Neither is correct. Responsibility develops over time and through situations calling for decision-making. A 12 year-old makes decisions. A 5 year-old makes decisions.
For example: A mother says to her 5 year-old who is getting ready for kindergarten, “What would you like to wear today – your red outfit or your green one? Whatever the 5 year-old chooses is
correct. The choice was reasonable for the age. It was
sound parenting. There are many situations in which smaller children and teenagers can and should be encouraged to make choices. Parents who engage in
sound parenting are much more likely to have successful maturing youth.
Choices given to young people change and become more serious as they mature and demonstrate their capacity to make sound choices. Those 15 should also be given decision-making options. But these options should be more consequential than those give to a child of 10.
The process of transfer of decision-making as children grow up is a gradual one.

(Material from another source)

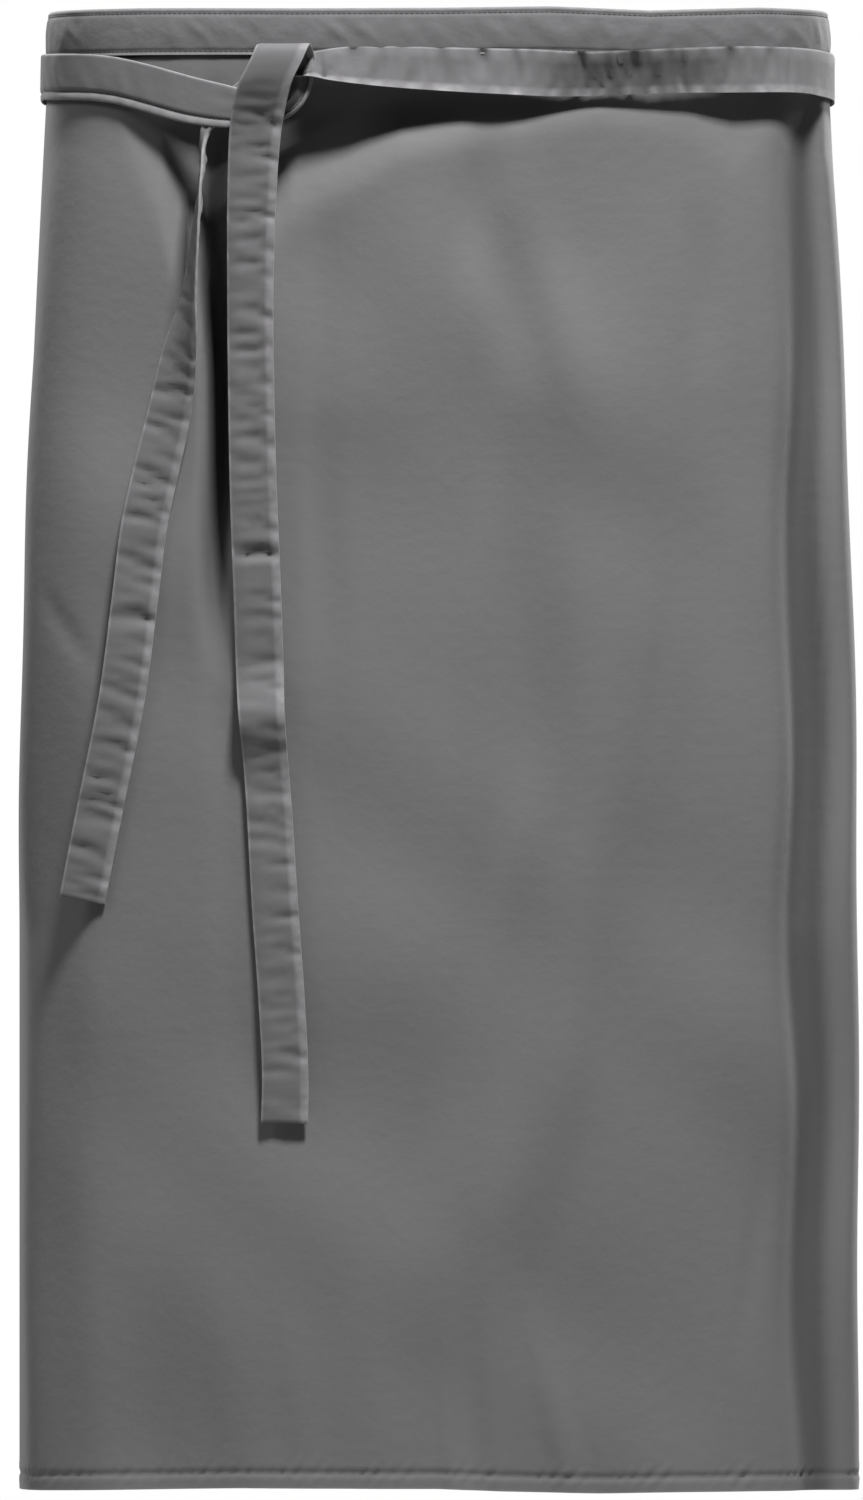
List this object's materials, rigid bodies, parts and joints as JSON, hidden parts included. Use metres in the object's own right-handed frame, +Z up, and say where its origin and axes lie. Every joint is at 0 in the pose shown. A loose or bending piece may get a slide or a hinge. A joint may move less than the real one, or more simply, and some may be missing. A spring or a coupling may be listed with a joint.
{
  "type": "waist apron",
  "caption": "Long waist apron in plain grey twill, shown as worn, with a narrow waistband and two flat ties knotted in front with hanging ends.",
  "frame": {"origin": "centre of the waist opening, at half the height of the waistband", "axes": "+Z up, out of the waist opening; -Y is the front that the picture shows; +X is to the right seen from the front"},
  "size_m": [0.454, 0.2366, 0.8008],
  "materials": {
    "skirt_twill": "fine dyed cotton twill, matt with a faint sheen",
    "band_twill": "fine dyed cotton twill, folded double and topstitched",
    "tie_twill": "fine dyed cotton twill, folded, edge-stitched and creased"
  },
  "bodies": {
    "root": {"skirt_panel": "skirt_twill", "bottom_hem": "skirt_twill", "side_hem_left": "skirt_twill", "side_hem_right": "skirt_twill", "waistband": "band_twill", "tie_long_end": "tie_twill", "tie_short_end": "tie_twill"}
  },
  "joints": []
}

The parent who says: “As long as you live in my house, you will do as I say, and when you’re out on your own you can make the decisions” –that parent makes a serious error of responsibility. When an infant learns to walk, he/she falls a lot. Sometimes he gets hurt. If parents are watching responsibly, the “hurt” won’t be life-threatening. But the child will fall and get up or be helped up. Parents put up child-gates at stairs to keep toddlers from falling to serious injury. That’s responsible parenting. But parents don’t put up child-gates for an 8 year-old (assuming the child is a normal healthy child without serious physical or mental handicaps).
There are many places for mistakes, failures, and poor judgment. They are inclusive. Even so, there are many opportunities for individuals and even institutions to make better judgments demonstrating capacity to give benefit.